Die internationale Gemeinschaft kämpft seit Jahrzehnten gegen den Hunger. Was unterscheidet den aktuellen Ansatz von früheren Versuchen?
Zum ersten Mal wurde 1973 auf einem Gipfel von „Zero Hunger“ gesprochen und seitdem hat sich nicht genug verändert. Das liegt zum Teil an Konflikten, die fast immer mit Hunger und Hungertod einhergehen. Regierungen und die internationale Gemeinschaft müssen diese doppelte Geißel mit höchster Priorität bekämpfen. Der andere bedrohliche Einfluss ist der Klimawandel, der Kleinbäuerinnen und -bauern noch stärker daran hindert, genug zu produzieren.

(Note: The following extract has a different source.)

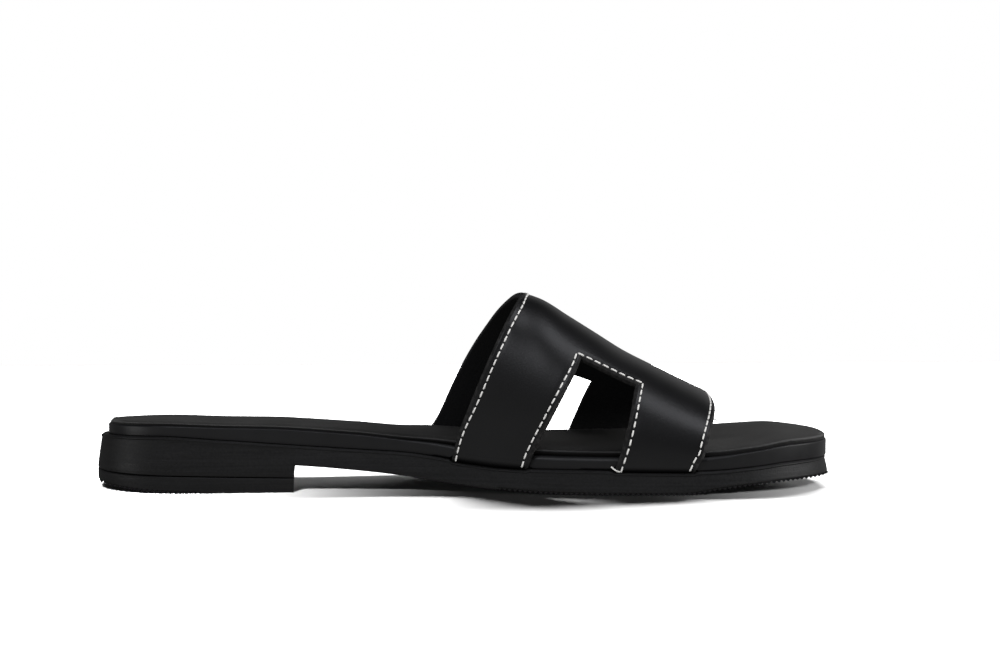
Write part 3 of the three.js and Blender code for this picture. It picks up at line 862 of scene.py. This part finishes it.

Die Produktivität in Afrika ist sehr niedrig. Wie kann sie gesteigert werden?
Landwirtschaft wird in Afrika größtenteils von Kleinbäuerinnen und -bauern betrieben. Diese müssen unterstützt werden, denn sie können einen echten Unterschied machen. Es ist zugegebenermaßen nicht so leicht, aus 1,3 Hektar Anbaufläche mehr Produktivität herauszuholen, aber unmöglich ist es nicht. Jedes Land muss sich sein Ernährungssystem anschauen, erkennen, was daran nicht funktioniert, und es verbessern. Am dringendsten braucht es ein Umdenken bei Entscheidungsträgern.

Stimmt es, dass Afrika von allen Weltregionen das größte Potenzial für die Nahrungsmittelproduktion hat?
Ja, aber die Produktivität kann auch andernorts gesteigert werden. In Afrika sehen wir allerdings eine Reihe von günstigen Faktoren: eine Menge noch nicht beackerten Landes, in vielen Gegenden reichlich Wasser und Arbeitskräfte im Überfluss. Das eröffnet großartige Perspektiven für landwirtschaftliche Aktivitäten – allerdings nur mit den entsprechenden politischen Rahmenbedingungen.

Viele Berichte zeigen, dass eine Verbesserung der Ernährungssysteme gar nicht so teuer wäre. Es würde geschätzte 28 Milliarden Euro pro Jahr kosten, den Hunger zu beenden.
Die Folgekosten des Hungers sind auf jeden Fall höher als die Kosten der Hungerbekämpfung selbst. Aber nur Programme zur Ernährungssicherung aufzulegen, reicht nicht. Es geht darum, nachhaltige Volkswirtschaften aufzubauen, die Menschen einen anständigen Verdienst sichern, damit sie nicht wieder in Hunger und Armut zurückfallen. 

Was können Institutionen wie die GIZ dazu beitragen, so schnell wie möglich weltweite Ernährungssicherheit zu erreichen?
Die GIZ sollte die Programme beibehalten, mit denen sie Ernährungssicherheit fördert, aber noch mehr als bisher Regierungen unterstützen: Die strukturellen Defizite zu bekämpfen, die der Lebensmittelknappheit zugrunde liegen, ist genauso wichtig, wie das unmittelbare Hungerproblem zu lösen.